Diana Withen, a local science teacher who also has been active in fighting the plant, says the reason people didn’t fight the Carbo plant is that 50 years ago is that they didn’t know the effects it would have on their health.

“Now, there’s all kinds of scientific research. We know it kills people and hurts babies,” Withen said. “People are, of course, waking up and smelling the dirty coal plants and trying to do something about it.”

She said elected officials in Wise County who approved a resolution supporting the Virginia City plant didn’t do enough research and had “dollar signs in their eyes.”

Burning coal has global consequences like global warming, she said, and she believes people have to stop burning coal in power plants or risk destroying the Earth.

“As soon as we feel like we’ve stopped this one, we’ll go after Carbo,” she said of first targeting the plant under construction.

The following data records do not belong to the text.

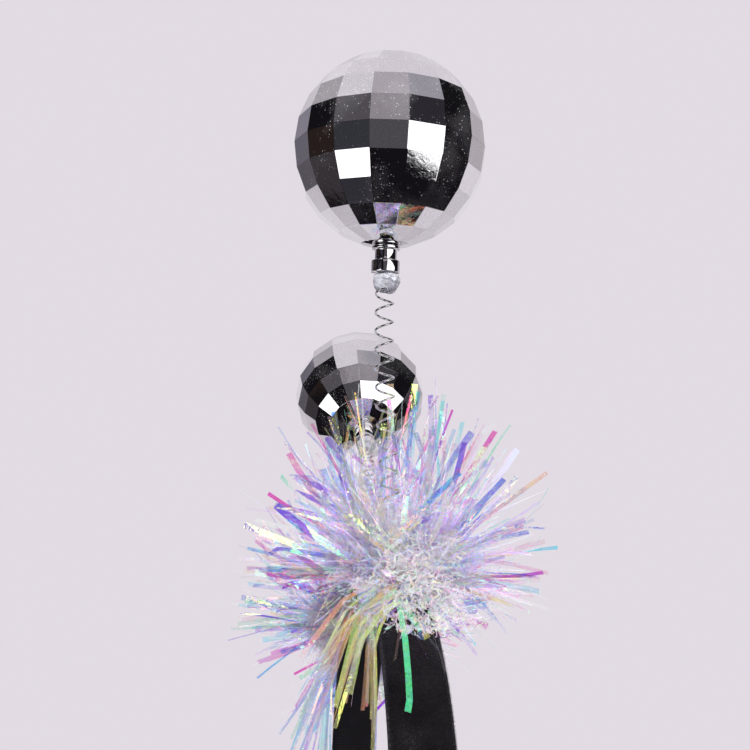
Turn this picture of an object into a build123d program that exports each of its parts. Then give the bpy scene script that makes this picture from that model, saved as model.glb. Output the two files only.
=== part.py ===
from build123d import *
import math
import os

# Party headband: a velvet-covered hoop with two tinsel pom-poms on its crown, and a faceted
# mirror ball bobbing on a coil spring out of each one. All sizes are in millimetres.
# Frame: the origin is the centre of the crown's arc, +Z points up through the crown,
# +X points to the wearer's left, and -Y points to the wearer's front.

# ---- driving dimensions ----
HEAD_R = 64.0           # inner radius of the crown, against the hair
BAND_WIDTH = 15.0       # width of the band, fore and aft
LINING_T = 0.6          # velvet-ribbon lining
CORE_T = 2.0            # plastic strip inside the velvet
COVER_T = 0.9           # velvet cover
EDGE_WRAP = 1.0         # the cover's thickness over the strip's edges and tips
GLUE_GAP = 0.05         # glue line between the band's layers
LEG_R = 200.0           # radius of a leg's inward curve, below the crown's half circle
LEG_DROP = 75.0         # how far the legs reach below the centre of the crown's arc
TIP_R = 5.0             # rounding of the band's tips, seen from the side of the head
FLEX_ANGLE = 75.0       # angle from the top at which a leg flexes
FLEX_GAP = 0.6          # gap in the band at the flex line

SPRING_ANGLE = 24.0     # angle from the top at which each spring stands on the crown
SPRING_OD = 6.2
WIRE_D = 0.7
PITCH = 5.8             # rise of one open turn
SPRING_LENGTH = 92.0    # from the band to the underside of the neck
FOOT_START = 1.0        # the wire's lower end
JOINTS = (12.0, 28.0, 44.0, 60.0)   # distances from the band at which the spring is divided
COIL_END = 85.3         # just under the upper glue
COIL_GAP = 0.12         # gap in height between the spring's stretches
OUT_LEAN = (11.3, 28.7)     # outward lean of a spring at its foot and top, sagging under its ball
FORE_LEAN = {"left": (-7.5, -1.1), "right": (5.9, 0.6)}     # rearward lean at its foot and top
FOOT_OFFSET = {"left": 2.8, "right": 0.3}   # how far behind the band's middle it was glued

BALL_R = 30.0           # to the corners of the facets
FACET_ROWS = 12         # from pole to pole
FACET_COLUMNS = 17
SHELL_INNER_R = 28.3
BALL_PHASE = {"left": 1.8, "right": 11.4}   # turn of the facet columns about the ball's axis
NECK_LENGTH = 8.0       # from the ball's lower pole to the neck's end
FLANGE_R = 4.5
FLANGE_END = 0.8        # lower faces of the flange and waist, below the ball's pole
WAIST_R = 3.5
WAIST_END = 4.2
NECK_END_R = 4.55
NECK_HOLE_R = 3.2       # hole in the lower shell for the neck
SPIGOT_R = 3.1          # the neck's upper end, inside that hole
SPIGOT_TOP = 26.8       # its upper face, below the ball's centre
SHELL_AT_HOLE = 29.65   # where the facets round the hole are, below the ball's centre
TOP_GLUE_H = 6.4        # how far the upper glue hangs below the neck
TOP_GLUE_SHARE = 0.7    # half the blob's full height, before the neck cuts it, against that
TOP_GLUE_REAR = 0.5     # the blob sits this far to the rear
TOP_GLUE_BULGE = 0.3    # and is this much longer fore and aft

POM_R = 47.0            # reach of a pom-pom's tinsel from the foot of its spring
POM_MARGIN = 5.0        # how far the well is cut past the tinsel
POM_GAP = 0.4           # between the two pom-poms, and between the tinsel and the band
SPRING_WELL = (6.5, 15.0)   # radius of the tinsel's well for the spring, at its foot and top
GLUE_R = 9.0            # lower glue mound
GLUE_H = 5.0
CORE_RING_R = 8.6       # ring of twisted garland wire
CORE_RING_WIRE = 1.0    # radius over the two wires twisted together
CORE_RING_H = 2.2       # its wire is set in the glue mound
NEST_MARGIN = 0.6       # room between the tinsel and what it is wound round

SIDES = {"left": 1, "right": -1}
CURVE_STEPS = 20        # steps in adding up a spring's centre line
SAME_SPOT = 0.01        # two corners nearer than this are one

# ---- worked-out sizes ----
CORE_IN = HEAD_R + LINING_T
CORE_OUT = CORE_IN + CORE_T
BAND_OUT = CORE_OUT + COVER_T
BAND_MID = (HEAD_R + BAND_OUT) / 2
COIL_R = (SPRING_OD - WIRE_D) / 2
LEG_ANGLE = math.degrees(math.asin(LEG_DROP / LEG_R))
FLEX_HALF = math.degrees(FLEX_GAP / 2 / BAND_MID)
NECK_TOP = BALL_R + NECK_LENGTH     # from the ball's centre down to the neck's end


def ring_sector(inner, outer, centre_x, from_angle, to_angle, half_width):
    """Part of a flat ring about Y, between two angles from the top, seen from the front."""
    def spot(radius, angle):
        a = math.radians(angle)
        return (centre_x + radius * math.sin(a), 0, radius * math.cos(a))
    middle = (from_angle + to_angle) / 2
    outline = [
        ThreePointArc(spot(outer, from_angle), spot(outer, middle), spot(outer, to_angle)),
        Line(spot(outer, to_angle), spot(inner, to_angle)),
        ThreePointArc(spot(inner, to_angle), spot(inner, middle), spot(inner, from_angle)),
        Line(spot(inner, from_angle), spot(outer, from_angle)),
    ]
    return extrude(make_face(outline), amount=half_width, dir=(0, 1, 0), both=True)


def band_layer(place, inner, outer, half_width, tip_back=0.0):
    """One layer of the band between two radii: the crown, or a leg with a rounded tip."""
    if place == "crown":
        edge = FLEX_ANGLE - FLEX_HALF
        return ring_sector(inner, outer, 0, -edge, edge, half_width)
    shift = HEAD_R - LEG_R
    tip_angle = 90 + LEG_ANGLE - math.degrees(tip_back / LEG_R)
    upper = ring_sector(inner, outer, 0, FLEX_ANGLE + FLEX_HALF, 90, half_width)
    lower = ring_sector(inner - shift, outer - shift, shift, 90, tip_angle, half_width)
    longest = outer - inner + SAME_SPOT
    tip_corners = lower.edges().filter_by(lambda edge: edge.length < longest)
    tip_corners = tip_corners.sort_by(Axis.Z)[:2]
    leg = upper + fillet(tip_corners, TIP_R - tip_back)
    return leg if place == "left" else mirror(leg, about=Plane.YZ)


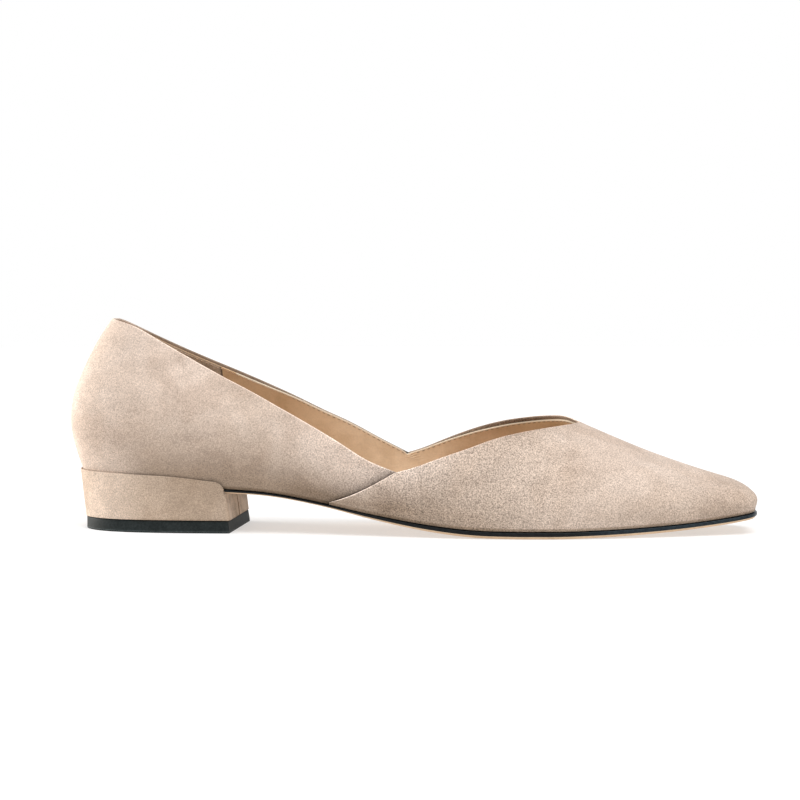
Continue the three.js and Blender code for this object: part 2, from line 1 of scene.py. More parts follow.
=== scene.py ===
import bmesh
import bpy
import numpy as np
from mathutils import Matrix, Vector


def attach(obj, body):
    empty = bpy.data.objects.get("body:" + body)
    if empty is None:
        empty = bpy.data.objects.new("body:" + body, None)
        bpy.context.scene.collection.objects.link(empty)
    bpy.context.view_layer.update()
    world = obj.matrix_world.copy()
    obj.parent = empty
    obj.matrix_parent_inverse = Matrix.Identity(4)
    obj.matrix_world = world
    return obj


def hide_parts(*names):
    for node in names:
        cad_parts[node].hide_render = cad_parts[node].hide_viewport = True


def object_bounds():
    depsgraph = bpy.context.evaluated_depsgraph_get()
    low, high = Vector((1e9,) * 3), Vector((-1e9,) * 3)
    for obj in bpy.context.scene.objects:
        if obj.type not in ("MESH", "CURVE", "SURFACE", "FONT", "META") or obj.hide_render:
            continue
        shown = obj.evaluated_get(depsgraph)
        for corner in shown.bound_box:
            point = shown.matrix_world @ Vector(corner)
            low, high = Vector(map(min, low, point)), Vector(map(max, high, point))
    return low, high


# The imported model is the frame. Every surface below is worked out in millimetres in the last's own
# coordinates, whose x starts at the heel's back, and TO_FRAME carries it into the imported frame.
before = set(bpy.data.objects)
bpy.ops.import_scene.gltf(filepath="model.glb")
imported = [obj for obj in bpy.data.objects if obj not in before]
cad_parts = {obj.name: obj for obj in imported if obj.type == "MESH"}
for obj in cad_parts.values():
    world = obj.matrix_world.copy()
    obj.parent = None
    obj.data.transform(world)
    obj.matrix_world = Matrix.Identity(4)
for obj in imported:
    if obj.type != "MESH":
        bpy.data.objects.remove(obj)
cad_box = [list(corner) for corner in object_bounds()]

# QUARTER. The suede from the waist round the heel, cut in one piece and pulled over the last. It is
# turned in under the insole at its foot, folded over along its top edge, and skived thin in front,
# where both its ends run under the vamp. Its form is the last's, so the last's sizes stand here.
TO_FRAME = np.array([-125.8444, 0.9516, 0.0])
FEATHER_LENGTH = 256.4  # along the feather line, where upper and sole meet
BALL_WIDTH = 75.6
SOLE_THICKNESS = 2.4
HEEL_RISE = 16.5
TOE_SPRING = 5.4
WALL = 1.6  # suede and lining together
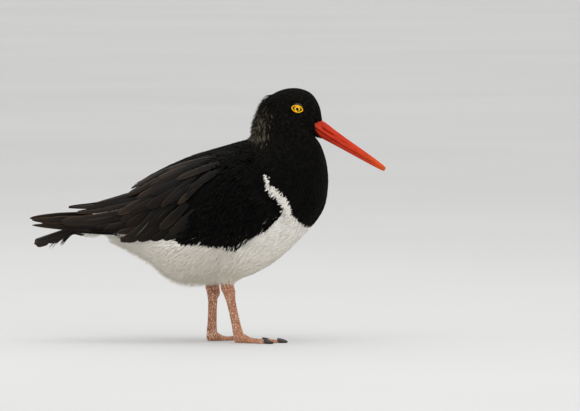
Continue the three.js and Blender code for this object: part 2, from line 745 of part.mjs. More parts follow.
// The pad under a leg's heel, grown by a margin where the shank keeps clear of it.
function heelPad(leg, grow) {
  const ball = new THREE.SphereGeometry(1, ...HEEL_PAD.sides);
  ball.scale(...HEEL_PAD.half.map((value) => value + grow));
  return solid(ball.translate(leg.heel[0], leg.heel[1], HEEL_PAD.rise));
}

// A feathered thigh, grown by a margin where the shank keeps clear of it.
function thighLoft(leg, grow) {
  const end = [leg.ankle[0], leg.ankle[1], THIGH_FOOT];
  return solid(limbLoft(leg.hip, end, THIGH_STATIONS, THIGH_SIDES, grow));
}

// One foot: the heel pad joined to three toes, each of which makes room for its claw.
function addFoot(leg, floor) {
  const mirror = leg.side === 'left' ? 1 : -1;
  const toes = TOES.map((toe) => ({ toe, angle: (leg.turn + mirror * toe.angle) * DEGREE }));
  let foot = heelPad(leg, 0);
  for (const { toe, angle } of toes) foot = foot.add(solid(toeLoft(leg, angle, toeSlices(toe), 0)));
  for (const { toe, angle } of toes) {
    const claw = solid(toeLoft(leg, angle, clawSlices(toe), 0)).subtract(floor);
    foot = foot.subtract(solid(toeLoft(leg, angle, clawSlices(toe), CLEARANCE)));
    addPiece(`claw_${leg.side}_${toe.name}`, largest(claw), CLAW_BLACK);
  }
  foot = foot.subtract(floor);
  addPiece(`foot_${leg.side}`, largest(foot), LEG_PINK);
  return foot;
}

function addLegs(torso) {
  const { side, deep } = FLOOR_BLOCK;
  const floor = solid(new THREE.BoxGeometry(side, side, deep).translate(0, 0, -deep / 2));
  for (const leg of LEGS) {
    addPiece(`thigh_${leg.side}`, largest(thighLoft(leg, 0).subtract(torso)), WHITE_PLUMAGE);
    const foot = addFoot(leg, floor);
    const shank = solid(limbLoft(leg.ankle, leg.heel, TARSUS_STATIONS, TARSUS_SIDES, 0));
    const thighRoom = thighLoft(leg, CLEARANCE).subtract(torso);
    const tarsus = shank.subtract(heelPad(leg, CLEARANCE)).subtract(thighRoom).subtract(foot);
    addPiece(`tarsus_${leg.side}`, largest(tarsus), LEG_PINK);
  }
}

const torsoRoom = solid(bodyLoft(0, NECK_FROM, CLEARANCE));
const neckRoom = solid(bodyLoft(NECK_FROM, HEAD_FROM, CLEARANCE));
addHead();
addBill();
addEyes();
addNeckAndTorso();
addTail([torsoRoom]);
addWings([torsoRoom, neckRoom, tailCore(CLEARANCE), ...tailFeathers(CLEARANCE)]);
addLegs(torsoRoom);

export default bird;
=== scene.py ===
import functools
import math

import bmesh
import bpy
import numpy as np
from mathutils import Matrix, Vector


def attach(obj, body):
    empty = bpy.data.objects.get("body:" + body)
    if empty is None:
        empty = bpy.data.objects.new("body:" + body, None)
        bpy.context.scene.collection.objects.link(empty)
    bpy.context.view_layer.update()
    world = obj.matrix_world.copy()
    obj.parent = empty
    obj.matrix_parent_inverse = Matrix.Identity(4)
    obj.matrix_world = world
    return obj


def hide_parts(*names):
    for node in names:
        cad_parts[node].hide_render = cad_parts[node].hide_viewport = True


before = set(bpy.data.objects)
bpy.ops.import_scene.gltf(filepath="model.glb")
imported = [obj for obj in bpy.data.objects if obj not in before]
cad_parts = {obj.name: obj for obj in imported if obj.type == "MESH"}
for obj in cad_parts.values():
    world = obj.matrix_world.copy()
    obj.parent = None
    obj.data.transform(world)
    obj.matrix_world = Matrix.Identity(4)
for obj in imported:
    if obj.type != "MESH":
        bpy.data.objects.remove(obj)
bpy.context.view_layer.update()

# Lengths are in metres. X is forward, Y the bird's left and Z up, as in the frame.
MM = 0.001
PER_MM = 1 / MM
ROOT = "root"
RIGHT, LEFT = -1, 1
SIDES = {"right": RIGHT, "left": LEFT}
BAKE_MAP = "OFBake"
SHAPE_MAP = "Vane"
WHITE = "white"
TONE = "tone"
BROWN = "brown"
PALE = "pale"
FULL_TURN = 2 * math.pi

# Body: slanting slices from a point on the back to one on the belly, each with its half width and
# how far its widest place lies towards the belly (mm)
BODY_SLICES = {
    "tail root": (-101, 129, -103, 102.5, 15, 0.0),
    "vent": (-84, 138, -84, 92.5, 25, 0.05),
    "hind belly": (-60, 150.5, -58, 77, 35, 0.08),
    "flank": (-33, 165, -32, 57.8, 42.5, 0.1),
    "thighs": (-8, 176.5, 3, 56.6, 45.5, 0.08),
    "keel": (13, 184.5, 34, 61, 46, 0.05),
    "shoulders": (29, 190.5, 64, 76.5, 44.5, 0.03),
    "breast": (37.5, 195.5, 92, 102.5, 42.5, 0.03),
    "bib": (40.5, 199.5, 110, 126, 38.5, 0.04),
    "neck base": (41.5, 204.5, 115, 150, 33, 0.06),
    "neck": (43.5, 212, 113.6, 171, 26.8, 0.1),
    "throat": (47.5, 222.5, 108.5, 187.5, 21.8, 0.06),
    "nape": (55.5, 234.5, 103.8, 194.8, 19, 0.0),
    "hind crown": (69, 242.4, 101.8, 196.6, 17.8, -0.02),
    "crown": (84.5, 244.2, 101.6, 197.2, 16.8, 0.0),
    "forehead": (98, 239.2, 102.2, 197.0, 14, 0.08),
    "lores": (105.8, 227.5, 103.4, 196.4, 10.4, 0.12),
    "bill base": (108.8, 213.6, 104.8, 195.6, 6.6, 0.1),
}
BODY = np.array(list(BODY_SLICES.values()))
BODY_END = len(BODY) - 1
GAPE_SETBACK = 11.0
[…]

In addition to the effects of power plants themselves, local activists also are concerned about another impact of coal-fired plants – mining methods that involve removing mountains to supply the coal.

To spread the word about the effects of mountaintop removal – the surface mining process used to extract much of Southwest Virginia’s coal – and continue the fight, opponents of the Virginia City plant are hosting an event called Weekend for the Mountains on Sept. 12-14, and will hold a prayer vigil on the final day.

“Coal has been a blessing, and it’s been a ruination; that’s all there is to it,” said Cantrell. “We depend on it too much, and it’s not going to be there forever.”